**EXERCISE**
In the listing below, locate the line containing "sheetGeometry(centre, CLOTH), HOOD_LINING));" and the line containing "return dict(zip(columns.split(), np.array(rows, float).T))". Output both of them and every line between, exactly as written, and nothing more.

**DATA TO USE**
§ §

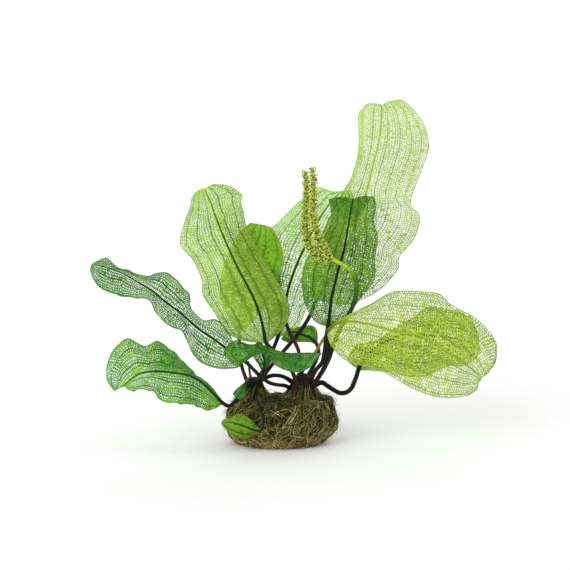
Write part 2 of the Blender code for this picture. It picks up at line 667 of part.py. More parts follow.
def build():
    """Builds the whole plant."""
    for old in list(bpy.data.objects):
        bpy.data.objects.remove(old, do_unlink=True)
    add_root_wad()
    bark = material("crown", CROWN_BROWN, 0.7)
    crown_shell("left_crown", LEFT_CROWN_AT, LEFT_CROWN_RINGS, 0, bark)
    crown_shell("right_crown", RIGHT_CROWN_AT, RIGHT_CROWN_RINGS, 0, bark)
    left_cutter = hide_cutter(
        crown_shell("left_crown_cutter", LEFT_CROWN_AT, LEFT_CROWN_RINGS, GAP, bark)
    )
    right_cutter = hide_cutter(
        crown_shell("right_crown_cutter", RIGHT_CROWN_AT, RIGHT_CROWN_RINGS, GAP, bark)
    )
    for name, leaf in LEAVES.items():
        cutter = left_cutter if name in LEFT_CROWN_LEAVES else right_cutter
        seat_on(add_leaf(name, leaf), cutter)
    stalk_green = material("flower_stalk", FLOWER_STALK_GREEN, 0.4)
    seat_on(add_flower_stalk(stalk_green), right_cutter)
    spike_green = material("flower_spike", SPIKE_GREEN, 0.8)
    fork = fork_cutter()
    seat_on(add_spike("left_flower_spike", LEFT_SPIKE_ROUTE, spike_green), fork)
    seat_on(add_spike("right_flower_spike", RIGHT_SPIKE_ROUTE, spike_green), fork)
    path = smooth_path(DRIED_STALK_ROUTE, STALK_RING_SPACING)
    radii = [DRIED_STALK_RADIUS] * len(path)
    tan = material("dried_leaf_stalk", DRIED_TAN, 0.6)
    seat_on(add_tube("dried_leaf_stalk", path, radii, STALK_SIDES, tan), right_cutter)
    path = smooth_path(YOUNG_SPEAR_ROUTE, STALK_RING_SPACING / 2)
    radii = [YOUNG_SPEAR_RADIUS] * (len(path) - 1) + [YOUNG_SPEAR_TIP]
    brown_green = material("young_leaf_spear", SPEAR_GREEN, 0.5)
    seat_on(add_tube("young_leaf_spear", path, radii, STALK_SIDES, brown_green), left_cutter)


build()
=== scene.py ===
"""Looks of the Madagascar lace plant: netted leaves, round stalks, fluffy spikes and a wad of roots."""

import math
import typing

import bpy
import numpy as np
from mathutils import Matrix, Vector


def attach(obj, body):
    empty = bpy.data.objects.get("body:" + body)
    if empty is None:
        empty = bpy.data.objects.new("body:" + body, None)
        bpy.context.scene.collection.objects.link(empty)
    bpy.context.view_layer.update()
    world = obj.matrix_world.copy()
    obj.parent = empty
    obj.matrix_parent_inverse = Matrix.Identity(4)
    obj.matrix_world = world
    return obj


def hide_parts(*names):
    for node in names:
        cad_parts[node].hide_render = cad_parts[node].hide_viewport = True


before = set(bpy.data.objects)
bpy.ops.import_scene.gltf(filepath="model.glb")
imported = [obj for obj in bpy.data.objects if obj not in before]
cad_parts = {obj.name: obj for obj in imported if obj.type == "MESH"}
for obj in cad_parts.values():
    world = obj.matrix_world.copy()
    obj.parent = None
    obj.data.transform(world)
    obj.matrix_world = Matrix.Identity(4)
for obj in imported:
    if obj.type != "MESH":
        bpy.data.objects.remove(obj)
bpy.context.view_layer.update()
MM = 0.001


class Leaf(typing.NamedTuple):
    """Where a leaf runs, in mm, as in the solids."""

    stalk: tuple  # points from the crown to the foot of the blade
    rows: tuple  # a line for each row up the blade: one margin, the midrib and the other margin


LEAVES = {}
LEAVES["tall_back_leaf"] = Leaf(
    stalk=(
        (-17, 3, 47), (-11, 10, 55.5), (-2.5, 15, 65.5), (6.5, 18, 75.5), (15, 20, 85.5), (23.5, 22, 98.5),
        (29.5, 22, 113),
    ),
    rows=(
        25.5, 24, 126.5, 35.5, 23, 122, 52, 26, 108,
        29, 31, 142.5, 44, 28, 135.5, 77.5, 33, 117,
        34.5, 40, 161.5, 53, 33, 153, 94.5, 37, 134,
        41, 44, 178.5, 59.5, 37, 168, 96, 33, 145.5,
        45, 48, 187, 63, 40, 177, 107.5, 42, 158,
        49.5, 51, 194, 66, 43, 186.5, 112.5, 47, 170.5,
        53.5, 54, 200.5, 69, 46, 194.5, 112, 46, 179,
        56.5, 57, 204.5, 71, 48, 201.5, 105.5, 46, 188.5,
        61, 63, 216, 75, 53, 217, 114, 58, 211.5,
        64, 69, 231, 79, 58, 232, 120.5, 66, 229,
        64, 73, 245.5, 81.5, 63, 247, 118.5, 68, 245.5,
        64, 74, 257.5, 82.5, 67, 259, 110, 66, 260,
        70, 74, 265, 82.5, 70, 264, 99.5, 68, 269,
        78, 72, 266, 83, 71, 265, 90, 70, 268,
    ),
)
LEAVES["folded_front_leaf"] = Leaf(
    stalk=(
        (23, -3, 48), (28, -7, 59.5), (33.5, -10, 67), (35.5, -10, 77), (36.5, -10, 86.5), (38, -10, 96),
    ),
    rows=(
        27.5, -10, 100, 39.5, -12, 108.5, 50, -6, 100.5,
        20.5, -5, 111.5, 40.5, -13, 117.5, 58, -8, 110,
        18.5, -3, 120.5, 42.5, -14, 127, 65.5, -8, 120.5,
        17.5, -4, 133, 45.5, -15, 140, 74.5, -10, 133.5,
        21.5, -8, 149.5, 49.5, -16, 153.5, 75, -10, 150.5,
        32.5, -14, 164.5, 52, -17, 167, 77, -12, 167.5,
        40, -20, 180, 54, -18, 180, 74, -12, 178.5,
        40, -22, 189, 55.5, -19, 189.5, 75.5, -14, 192,
        38.5, -16, 197, 57.5, -17, 198, 73, -13, 199,
        42.5, -6, 190.5, 57, -7, 186.5, 67, -5, 189.5,
        52.5, 1, 174.5, 55.5, 1, 173.5, 58.5, 1, 174.5,
    ),
)
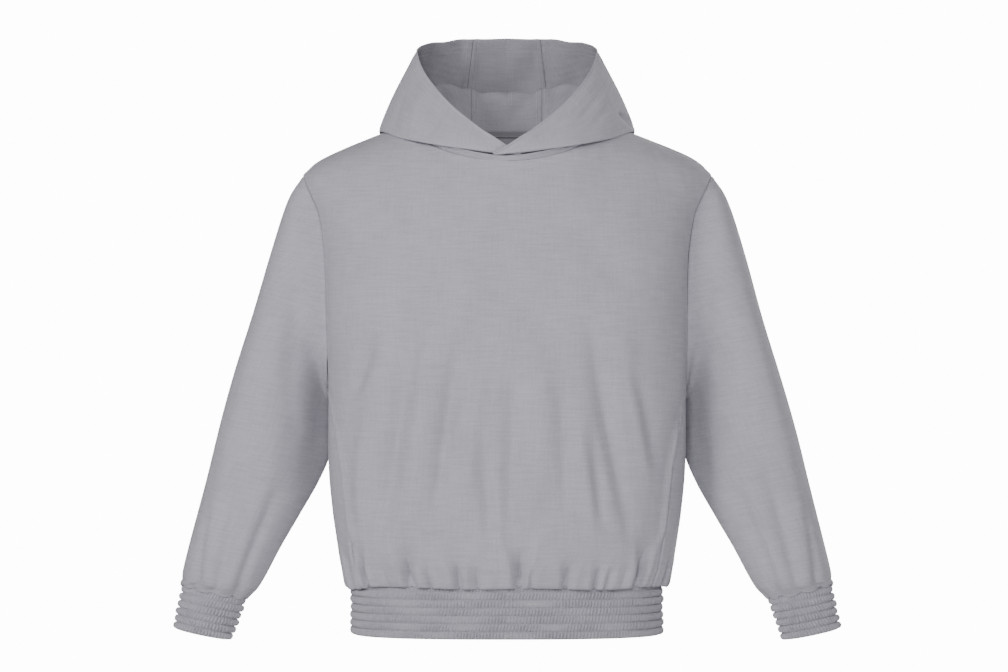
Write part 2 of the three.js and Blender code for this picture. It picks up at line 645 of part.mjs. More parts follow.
// A shirred tube: ringPoint gives its middle surface at a share round it and a share down it.
function bandGeometry(columns, rows, ringPoint) {
  const middle = (down) => ringPoint(0.25, down).add(ringPoint(0.75, down)).multiplyScalar(0.5);
  const axis = middle(1).sub(middle(0)).normalize();
  const build = (list, outAt) => {
    const at = (i, j) => ringPoint(j / columns, list[i].down);
    const sheet = faceAway(makeSheet(list.length, columns, true, at), middle(0.5));
    for (const line of sheet.normals) for (const n of line) n.addScaledVector(axis, -n.dot(axis)).normalize();
    return sheet.points.map((line, i) =>
      line.map((p, j) => p.addScaledVector(sheet.normals[i][j], outAt(list[i], i, j))),
    );
  };
  const pucker = (row, j) => (row.out === BAND_CREST ? PUCKER : PUCKER / 3) * (j % 2 ? 0.5 : -0.5);
  const outer = build(rows, (row, i, j) => row.out + (i ? pucker(row, j) : 0));
  const inner = build([{ down: 0 }, { down: 0.5 }, { down: 1 }], () => -BAND_INSIDE);
  return wallGeometry(outer, inner, true);
}

function hemBand() {
  const top = HEM_SEAM_Z - SEAM_GAP / 2;
  const { side, front, back } = BODY_SECTIONS[BODY_SECTIONS.length - 1];
  const ring = (share, down) => {
    const section = oblong(share * 360);
    const depth = section.ahead > 0 ? front : back;
    return point(side * section.across, RIDGE_Y - depth * section.ahead, mix(top, HEM_EDGE_Z, down));
  };
  const rows = bandRows(top - HEM_EDGE_Z, HEM_HEADER, HEM_CHANNELS);
  return cloth("hem_band", bandGeometry(HEM_COLUMNS, rows, ring), FLEECE);
}

function cuff(name, side) {
  const [top, edge] = CUFF_ENDS;
  const ring = (share, down) =>
    sleeveRing(top, share, side).lerp(sleeveRing(edge, share, side), down);
  const rows = bandRows(ring(0, 0).distanceTo(ring(0, 1)), CUFF_HEADER, CUFF_CHANNELS);
  return cloth(name, bandGeometry(CUFF_COLUMNS, rows, ring), FLEECE);
}

// A flat pocket bag just inside the front panel, sewn into the side seam.
function pocketBag(name, front, side) {
  const [firstRow, lastRow] = BAG_ROWS;
  const at = (i, j) => {
    const column = side > 0 ? 2 * HALF_COLUMNS - j : j;
    const row = firstRow + i;
    const inset = (CLOTH + BAG_CLOTH) / 2 + (j === 0 ? SEAM_GAP : BAG_CLEARANCE);
    return front.points[row][column].clone().addScaledVector(front.normals[row][column], -inset);
  };
  const sheet = makeSheet(lastRow - firstRow + 1, BAG_COLUMNS, false, at);
  return cloth(name, sheetGeometry(sheet, BAG_CLOTH), FLEECE);
}

// A narrow tape that covers the neck seam inside the back.
function neckTape() {
  const angles = range(2 * NECK_COLUMNS - 3).map((k) => (NECK_COLUMNS + 2 + k) * NECK_STEP);
  const inset = (CLOTH + TAPE_CLOTH) / 2 + 0.8;
  const at = (i, j) => {
    const behind = angles[j] <= 180;
    const p = neckPoint(behind ? angles[j] : 360 - angles[j]);
    if (!behind) p.x = -p.x;
    const inwards = point(-p.x, RIDGE_Y - p.y, 0).setLength(inset);
    return p.add(inwards).setZ(p.z + (0.6 - i) * TAPE_HEIGHT);
  };
  const sheet = makeSheet(2, angles.length, false, at);
  return cloth("neck_tape", sheetGeometry(sheet, TAPE_CLOTH), TAPE);
}

function hoodie() {
  const group = new THREE.Group();
  const { panels, sleeves } = bodySheets();
  const { sides, centre } = hoodSheets();
  group.add(cloth("front", sheetGeometry(panels[0], CLOTH), FLEECE));
  group.add(cloth("back", sheetGeometry(panels[1], CLOTH), FLEECE));
  ["left", "right"].forEach((name, k) => {
    const side = k === 0 ? 1 : -1;
    group.add(cloth("sleeve_" + name, sheetGeometry(sleeves[k], CLOTH), FLEECE));
    group.add(cuff("cuff_" + name, side));
    group.add(cloth("hood_side_" + name, sheetGeometry(sides[k], CLOTH), HOOD_LINING));
    group.add(pocketBag("pocket_bag_" + name, panels[0], side));
  });
  group.add(cloth("hood_centre", sheetGeometry(centre, CLOTH), HOOD_LINING));
  group.add(hemBand());
  group.add(neckTape());
  return group;
}

export default hoodie();
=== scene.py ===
"""A pullover hoodie in brushed fleece, filled out as if worn, with its folds and stitching.

Sizes in the tables are millimetres in the frame of the packed part: +Z is up, the front faces
-Y and +X is the wearer's left. Each piece is a thin shell on the form of its own solid.
"""

import math

import bpy
import numpy as np
from bpy.props import FloatProperty, FloatVectorProperty, IntProperty, PointerProperty
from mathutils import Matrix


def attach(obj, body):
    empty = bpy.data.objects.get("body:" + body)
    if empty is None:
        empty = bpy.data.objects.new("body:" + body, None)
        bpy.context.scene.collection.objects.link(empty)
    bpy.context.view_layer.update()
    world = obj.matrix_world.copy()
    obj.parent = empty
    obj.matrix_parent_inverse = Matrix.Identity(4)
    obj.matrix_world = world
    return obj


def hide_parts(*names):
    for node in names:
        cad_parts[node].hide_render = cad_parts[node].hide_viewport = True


bl_info = {
    "name": "Pullover Hoodie",
    "version": (1, 0, 0),
    "blender": (4, 5, 0),
    "location": "View3D > Sidebar > Hoodie",
    "description": "Dresses the solids of a pullover hoodie as sewn fleece",
    "category": "Object",
}

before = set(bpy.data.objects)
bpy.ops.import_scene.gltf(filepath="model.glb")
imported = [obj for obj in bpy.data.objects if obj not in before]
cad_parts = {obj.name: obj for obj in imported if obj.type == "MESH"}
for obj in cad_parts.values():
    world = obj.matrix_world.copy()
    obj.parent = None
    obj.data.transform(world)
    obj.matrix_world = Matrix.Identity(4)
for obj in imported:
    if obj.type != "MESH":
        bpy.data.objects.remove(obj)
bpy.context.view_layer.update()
MM = 0.001


def table(columns, rows):
    """A table of numbers with named columns."""
    return dict(zip(columns.split(), np.array(rows, float).T))


# The form of the garment

BOXINESS = 2.6  # exponent of the rounded oblong that each body section is
RIDGE_Y = 5  # the shoulder seams run a little behind the neck's middle
CHEST_Z = -160  # the shoulders have rounded over into the chest here
UNDERARM_Z = -335
SHOULDER_HALF_WIDTH = 274
NECK_HALF_WIDTH = 125
NECK_SIDE_Z = 26
NECK_FRONT_DROP = 57
NECK_BACK_DROP = 15
HEM_SEAM_Z = -590  # the body joins the hem band
HEM_EDGE_Z = -661
OVERHANG_Z = -572  # the body starts to roll over the hem band here
NECK_COLUMNS = 8  # a half panel is this many columns wide at the neck
SHOULDER_COLUMNS = 7  # and this many along the shoulder
HALF_COLUMNS = NECK_COLUMNS + SHOULDER_COLUMNS
NECK_STEP = 90 / NECK_COLUMNS  # degrees round the neck

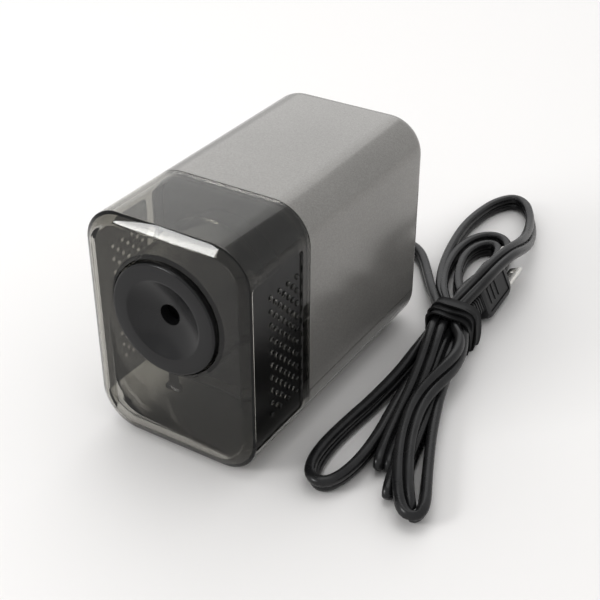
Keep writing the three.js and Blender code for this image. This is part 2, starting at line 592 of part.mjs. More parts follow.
const keyRib = box(-1.3, 1.3, FRONT + 1.5, FRONT + 5, PENCIL_HEIGHT - 33, PENCIL_HEIGHT - 25)
  .add(box(-3.2, 3.2, FRONT + 1.5, FRONT + 5, PENCIL_HEIGHT - 34.5, PENCIL_HEIGHT - 32.5));
let receptacle = capOuter.subtract(capInner).add(collar).add(tab.intersect(capOuter)).add(keyRib)
  .subtract(rod(0, PENCIL_HEIGHT, COLLAR_INNER, FRONT - 5, FAR, 48));
const GRIP_DEPTH = 0.8;
for (const side of [-1, 1]) {
  const inner = side * (WIDTH / 2 - GRIP_DEPTH);
  const outer = side * (WIDTH / 2 + 5);
  receptacle = receptacle.subtract(box(Math.min(inner, outer), Math.max(inner, outer),
    FRONT + 3.5, FRONT + 37, BASE + 13, BASE + 87));
}
add("receptacle", receptacle, smokedPlastic);

// ---- cord: strain relief, lead, hank held by a tie, plug ----
const RELIEF_END = BACK + 21.8;
add("strain_relief", turned([
  [0, BACK - 4.9], [7, BACK - 4.9], [7, BACK - WALL - GAP], [4.6, BACK - WALL - GAP],
  [4.6, BACK + GAP], [6.4, BACK + GAP], [6.4, BACK + 2], [5.8, BACK + 3.5], [4.9, RELIEF_END],
  [0, RELIEF_END],
], CORD_EXIT_X, CORD_EXIT_Z, 20), rubber);

// Route of the cord between the strain relief and the hank, chosen by hand.
const leadRoute = [
  [-16, 93.4, 18], [-16, 100, 16.8], [-14.2, 108, 12.6], [-9.5, 116, 8.4], [-2, 121.6, 5.4], [6, 123, 4.5],
  [14.4, 119.8, 4.4], [21.8, 111.6, 4.4], [28.8, 101.4, 4.6], [35.8, 91.4, 5.6], [39.3, 86.6, 6.4],
];
const leadCurve = new THREE.CatmullRomCurve3(leadRoute.map(([x, y, z]) => new THREE.Vector3(x, y, z)));
const leadSection = new THREE.Shape();
leadSection.absarc(0, 0, 3, 0, 2 * Math.PI);
add("cord_lead", toSolid(new THREE.ExtrudeGeometry(leadSection, {
  extrudePath: leadCurve, steps: 26, curveSegments: 4, bevelEnabled: false,
})), cordJacket);

// Outline of the folded cord, seen from above: loops at both ends and a waist at the tie.
const hankOutline = new THREE.Shape();
hankOutline.moveTo(53.4, 70);
hankOutline.lineTo(53.4, 50);
hankOutline.bezierCurveTo(53, 30, 50.8, 0, 51, -36);
hankOutline.bezierCurveTo(51, -58, 57, -63, 66, -61);
hankOutline.lineTo(98, -60.5);
hankOutline.bezierCurveTo(108, -60, 107, -50, 102.5, -40);
hankOutline.bezierCurveTo(92, -8, 80, 20, 78.6, 40);
hankOutline.lineTo(69.6, 52);
hankOutline.lineTo(69.6, 72);
hankOutline.bezierCurveTo(68, 100, 70, 135, 62, 165);
hankOutline.bezierCurveTo(56, 190, 46, 202.5, 36, 202.5);
hankOutline.bezierCurveTo(21, 200, 20, 178, 22, 155);
hankOutline.bezierCurveTo(24, 130, 33, 108, 41, 92);
const HANK_LOW = 1.3;
const HANK_HIGH = 17;
const hankGeometry = new THREE.ExtrudeGeometry(hankOutline, {
  depth: HANK_HIGH - HANK_LOW, bevelEnabled: false, curveSegments: 10,
});
hankGeometry.translate(0, 0, HANK_LOW);
// Side view of the hank as [y, z]: eight strands deep at the tie, one strand deep at its ends.
const hankSide = new THREE.Shape([
  [-70, HANK_LOW - 1], [210, HANK_LOW - 1], [210, 9], [150, 10], [110, 14], [84, HANK_HIGH + 1],
  [40, HANK_HIGH + 1], [8, 15], [-38, 12.5], [-70, 9],
].map(([y, z]) => new THREE.Vector2(y, z)));
const sideGeometry = new THREE.ExtrudeGeometry(hankSide, { depth: 2 * WIDTH, bevelEnabled: false });
sideGeometry.applyMatrix4(new THREE.Matrix4().makeBasis(
  new THREE.Vector3(0, 1, 0), new THREE.Vector3(0, 0, 1), new THREE.Vector3(1, 0, 0)));

// The plug leans on the hank, its cable end towards the tie.
function atPlug(solid) {
  return solid.rotate([0, -25, 0]).rotate([0, 0, 3]).translate([68, 75, 1.1]);
}
const PLUG_HEIGHT = 20;
const PLUG_HALF = 4.4;
const NECK = 9;
const PLUG_LENGTH = 40;
const plugMiddle = PLUG_HEIGHT / 2;
const plugRoom = atPlug(box(-PLUG_HALF - GAP, 30, -GAP, PLUG_LENGTH + 18, -5, 40));
add("cord_hank", toSolid(hankGeometry).intersect(toSolid(sideGeometry)).subtract(plugRoom), cordJacket);

const TIE_FRONT = 57.3;
const TIE_BACK = 63.7;
const tieHole = box(53.1, 69.9, TIE_FRONT - 1, TIE_BACK + 1, HANK_LOW - GAP, HANK_HIGH + GAP);
add("cord_tie", box(52.3, 70.7, TIE_FRONT, TIE_BACK, 0, HANK_HIGH + 1.3).subtract(tieHole), rubber);

const plugOutline = roundedPlate(-PLUG_HALF, PLUG_HALF, 0.1, PLUG_HEIGHT, 2.4);
const neckOutline = roundedPlate(-3.4, 3.4, plugMiddle - 4.5, plugMiddle + 4.5, 2);
const plugSolid = slab(plugOutline, NECK, PLUG_LENGTH, 4).add(slab(neckOutline, 0, NECK + 1, 4));
add("plug_body", atPlug(plugSolid), rubber);
const BLADE_SPACING = 12.7;
const BLADE_LENGTH = 17;
for (const [name, side] of [["plug_blade_lower", -1], ["plug_blade_upper", 1]]) {
  const z = plugMiddle + side * BLADE_SPACING / 2;
  add(name, atPlug(box(-3.15, 3.15, PLUG_LENGTH + GAP, PLUG_LENGTH + BLADE_LENGTH, z - 0.75, z + 0.75)
    .subtract(post(0, PLUG_LENGTH + 13, 1.6, z - 2, z + 2, 16))), steel);
}

export default assembly;
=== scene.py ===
# Electric pencil sharpener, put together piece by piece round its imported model.
# Everything is in metres. +Z is up, the front faces -Y, and the floor is z = 0.
import math

import bpy
import bmesh
from mathutils import Matrix, Vector


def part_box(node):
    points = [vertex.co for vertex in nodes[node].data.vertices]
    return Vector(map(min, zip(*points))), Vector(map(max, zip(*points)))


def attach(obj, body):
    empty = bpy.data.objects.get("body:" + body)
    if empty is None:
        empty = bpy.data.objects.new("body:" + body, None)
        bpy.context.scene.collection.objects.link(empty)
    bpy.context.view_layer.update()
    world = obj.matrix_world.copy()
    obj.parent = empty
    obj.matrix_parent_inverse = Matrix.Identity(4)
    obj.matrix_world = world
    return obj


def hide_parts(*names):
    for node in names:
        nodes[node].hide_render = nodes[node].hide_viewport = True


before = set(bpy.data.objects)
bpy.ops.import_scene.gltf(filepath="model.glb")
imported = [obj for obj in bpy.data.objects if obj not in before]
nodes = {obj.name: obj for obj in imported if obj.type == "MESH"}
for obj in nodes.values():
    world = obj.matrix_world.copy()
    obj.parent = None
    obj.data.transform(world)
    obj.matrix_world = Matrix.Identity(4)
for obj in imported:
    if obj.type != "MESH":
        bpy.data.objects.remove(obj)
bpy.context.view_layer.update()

# ---- Studio ----
# A pale paper floor under an even white sky, with soft lights overhead, behind on the left and in
# front on the left; the camera stands right of the front and looks down.
mm = 0.001
scene = bpy.context.scene
scene.view_settings.view_transform = "Standard"
scene.view_settings.gamma = 0.8


def add_piece(name, mesh, smooth=True):
    """Puts a finished mesh in the scene under its own name."""
    piece = bpy.data.objects.new(name, mesh)
    scene.collection.objects.link(piece)
    for polygon in mesh.polygons:
        polygon.use_smooth = smooth
    return piece


def new_finish(name):
    """A fresh node material, with its tree and its shader to set up."""
    material = bpy.data.materials.new(name)
    material.use_nodes = True
    return material, material.node_tree, material.node_tree.nodes["Principled BSDF"]


camera_target = Vector((21.31, -9.0, 52.26)) * mm
camera_distance = 478.8 * mm
azimuth = math.radians(31.98)
elevation = math.radians(32.56)
camera_data = bpy.data.cameras.new("camera")
camera_data.lens = 69.66
camera_data.sensor_width = 36
camera_data.shift_x = 0.0041
camera_data.shift_y = -0.0120
camera_data.clip_start = 0.01
camera = bpy.data.objects.new("camera", camera_data)
scene.collection.objects.link(camera)
towards_camera = Vector((
    math.cos(elevation) * math.sin(azimuth), -math.cos(elevation) * math.cos(azimuth), math.sin(elevation)))
camera.location = camera_target + camera_distance * towards_camera
camera.rotation_euler = (math.pi / 2 - elevation, 0, azimuth)
scene.camera = camera

floor_mesh = bpy.data.meshes.new("floor")
reach = 6.0
floor_mesh.from_pydata(
    [(-reach, -reach, 0), (reach, -reach, 0), (reach, reach, 0), (-reach, reach, 0)], [], [(0, 1, 2, 3)])
floor = add_piece("floor", floor_mesh, smooth=False)
floor_paper, tree, shader = new_finish("floor_paper")
shader.inputs["Roughness"].default_value = 0.55
shader.inputs["Specular IOR Level"].default_value = 0.25
mottle = tree.nodes.new("ShaderNodeTexNoise")
mottle.inputs["Scale"].default_value = 9
tint = tree.nodes.new("ShaderNodeValToRGB")
tint.color_ramp.elements[0].color = (0.80, 0.785, 0.775, 1)
tint.color_ramp.elements[1].color = (0.86, 0.855, 0.85, 1)
tree.links.new(mottle.outputs["Fac"], tint.inputs["Fac"])
tree.links.new(tint.outputs["Color"], shader.inputs["Base Color"])
floor_mesh.materials.append(floor_paper)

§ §

**EXERCISE RESULT**
  group.add(cloth("hood_centre", sheetGeometry(centre, CLOTH), HOOD_LINING));
  group.add(hemBand());
  group.add(neckTape());
  return group;
}

export default hoodie();
=== scene.py ===
"""A pullover hoodie in brushed fleece, filled out as if worn, with its folds and stitching.

Sizes in the tables are millimetres in the frame of the packed part: +Z is up, the front faces
-Y and +X is the wearer's left. Each piece is a thin shell on the form of its own solid.
"""

import math

import bpy
import numpy as np
from bpy.props import FloatProperty, FloatVectorProperty, IntProperty, PointerProperty
from mathutils import Matrix


def attach(obj, body):
    empty = bpy.data.objects.get("body:" + body)
    if empty is None:
        empty = bpy.data.objects.new("body:" + body, None)
        bpy.context.scene.collection.objects.link(empty)
    bpy.context.view_layer.update()
    world = obj.matrix_world.copy()
    obj.parent = empty
    obj.matrix_parent_inverse = Matrix.Identity(4)
    obj.matrix_world = world
    return obj


def hide_parts(*names):
    for node in names:
        cad_parts[node].hide_render = cad_parts[node].hide_viewport = True


bl_info = {
    "name": "Pullover Hoodie",
    "version": (1, 0, 0),
    "blender": (4, 5, 0),
    "location": "View3D > Sidebar > Hoodie",
    "description": "Dresses the solids of a pullover hoodie as sewn fleece",
    "category": "Object",
}

before = set(bpy.data.objects)
bpy.ops.import_scene.gltf(filepath="model.glb")
imported = [obj for obj in bpy.data.objects if obj not in before]
cad_parts = {obj.name: obj for obj in imported if obj.type == "MESH"}
for obj in cad_parts.values():
    world = obj.matrix_world.copy()
    obj.parent = None
    obj.data.transform(world)
    obj.matrix_world = Matrix.Identity(4)
for obj in imported:
    if obj.type != "MESH":
        bpy.data.objects.remove(obj)
bpy.context.view_layer.update()
MM = 0.001


def table(columns, rows):
    """A table of numbers with named columns."""
    return dict(zip(columns.split(), np.array(rows, float).T))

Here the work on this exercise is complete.